Speaker
Description
Polar molecules, due to their intrinsic electric dipole moment and their controllable complexity, are a powerful platform for precision measurement searches for physics beyond the standard model (BSM) and for quantum simulation/computation. This has led to many experimental efforts to cool and control molecules at the quantum level. I will discuss our results on the laser cooling of molecules into the ultracold regime, the search for the electric dipole moment of the electron (EDM), and future prospects for the use of polyatomic molecules to greatly improve the search for the EDM, which would broadly probe for - in the not to distant future - PeV level CP violating new particles.
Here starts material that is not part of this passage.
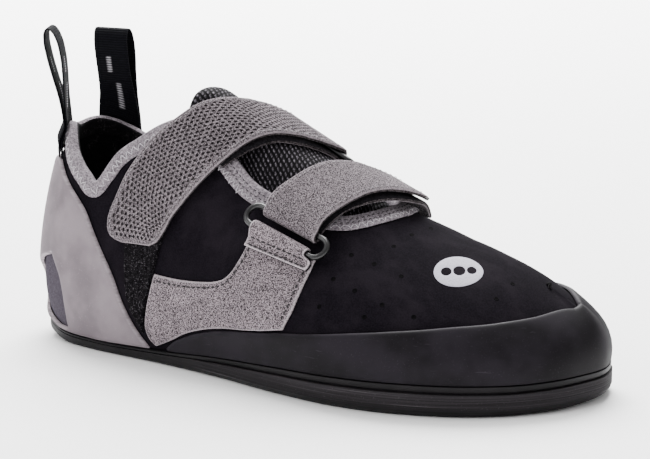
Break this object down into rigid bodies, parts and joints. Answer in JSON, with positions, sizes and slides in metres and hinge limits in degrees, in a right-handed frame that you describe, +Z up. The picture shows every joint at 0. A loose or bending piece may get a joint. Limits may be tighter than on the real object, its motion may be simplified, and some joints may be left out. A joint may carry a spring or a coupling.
{
  "type": "climbing shoe",
  "caption": "Low climbing shoe for the right foot with an open throat, two ring and strap closures, rubber rands at toe and heel, and two heel pull loops.",
  "frame": {"origin": "on the floor, in the middle of the flat spot under the heel", "axes": "+X towards the toe, +Y towards the inner (medial) side of this right shoe, +Z up"},
  "size_m": [0.2674, 0.1018, 0.1359],
  "materials": {
    "rubber_black": "matte, sanded band",
    "rubber_grey": "satin moulded rubber",
    "suede_grey": "napped suede",
    "microsuede_black": "napped microsuede",
    "pile_black": "loop pile",
    "tape_grey": "woven tape",
    "mesh_black": "padded mesh",
    "ring_black": "satin",
    "webbing_black": "woven webbing",
    "insole_grey": "brushed lining"
  },
  "bodies": {
    "root": {"outsole": "rubber_black", "insole": "insole_grey", "upper": "microsuede_black", "tongue": "mesh_black", "toe_rand": "rubber_black", "heel_rand": "rubber_grey", "collar_binding": "tape_grey", "throat_binding": "tape_grey", "lateral_panel": "suede_grey", "medial_panel": "suede_grey", "loop_strip": "pile_black", "upper_strap": "suede_grey", "lower_strap": "suede_grey", "lateral_ring": "ring_black", "medial_ring": "ring_black", "lateral_ring_tab": "suede_grey", "medial_ring_tab": "suede_grey", "pull_loop_lateral": "webbing_black", "pull_loop_medial": "webbing_black"}
  },
  "joints": []
}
I will briefly discuss the creation of an optical tweezer array of ultracold CaF molecules, as well as the search for the EDM using cold ThO molecules (the ACME experiment, which has already broadly probed for > 1 TeV physics). I will focus on the prospects for laser cooling of the polyatomic molecules, in particular the laser cooling of YbOH for a new experiment, dubbed PolyEDM. More broadly, polyatomic molecules have attracted new focus as potential novel quantum resources that have distinct advantages (and challenges) compared to both atoms and diatomic molecules. I will discuss how some key features of polyatomic molecules can be used to enhance applications in fundamental symmetry tests, searches for dark matter, and the search for CP-violating BSM physics.